Spokesman Kenneth Bacon says NATO issued a warning Thursday alerting alliance members that military action was being contemplated.

Bacon told reporters the next step is an "activation order" -- a decision by NATO ambassadors to authorize the use of force. The directive would give NATO's military commander the authority needed to use force, if necessary.

Bacon said: "What NATO has planned is a graduated series of possible air attacks that could at the high end involve a very significant number of airplanes." He said the U.S. contribution would be substantial.

The Defense Department spokesman said all the options involve striking against Serbian military targets.

He said: "The goal is to reduce or degrade the Serbian military's ability to continue striking Kosovar Albanians, to continue its attacks."

The United Nations is making an assessment on whether Yugoslav President Slobodan Milosevic has complied with U.N. demands --withdrawal of Serbian forces from civilian areas, free flow of humanitarian aid, and launching a meaningful political dialogue with the ethnic-Albanian leadership.

Bacon said latest reports indicate Serbian forces are continuing their attacks northwest of Pristina despite assurances by Belgrade that the military offensive in Kosovo is over. But at the same time, he said, some elements of Serbian forces were returning to their barracks.
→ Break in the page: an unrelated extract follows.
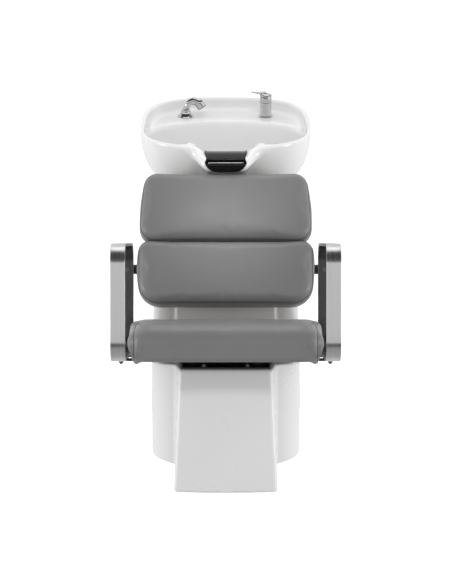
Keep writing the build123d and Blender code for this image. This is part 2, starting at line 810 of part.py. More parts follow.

Bacon said a NATO decision on use of military force could come as early as next week after a report by U.N. Secretary General Kofi Annan. The U.N. chief is to outline Serbia's compliance -- or lack of it -- with the U.N. demands.

At the White House, spokesman Michael McCurry indicated that the U.S. already has sufficient authority to launch military action through NATO -- with or without U.N. authorization. Senior U.S. officials went to Congress to brief key lawmakers behind closed doors.

Secretary of State Madeleine Albright said after consulting with U.S. lawmakers that this "ethnic cleansing (in Kosovo) is unacceptable." Defense Secretary William Cohen, who also participated in the briefing, called on Belgrade to pull back its forces.

McCurry said that in recent weeks Serbian troops have used overwhelming force, resulting in the death of thousands of civilians.

Asked whether Russia would be likely to veto a U.N. Security Council resolution authorizing force against the Serbs, McCurry said it is clear that Moscow would prefer only diplomatic means to settle the crisis.

He said: "I doubt their views have changed significantly, but I think what's changed now is they understand that Milosevic has remained intransigent in the face of world opinion."

At the State Department, spokesman James Rubin advised Americans to get out of Yugoslavia (Serbia and Montenegro) and said those who have travel plans should not go there. He said the warning was issued because of a possible military action against Yugoslavia.

An estimated 30 ethnic Albanian civilians were killed during the weekend. Serbian forces have been accused of carrying out the massacres. Yugoslav Foreign Minister Zivadin Jovanovic has denied any Serbian involvement in the killings.

Jovanovic said in Washington his government does not believe NATO will launch air strikes against his country. He told reporters that the Belgrade government believes NATO will reason to help resolve the situation. He said the threat of military force will not lead to dialogue between the government and the ethnic Albanians.

Also on Thursday, British Prime Minister Tony Blair said he doesn't believe diplomacy alone will be enough to end the violence. He repeated Britain's support for possible air strikes.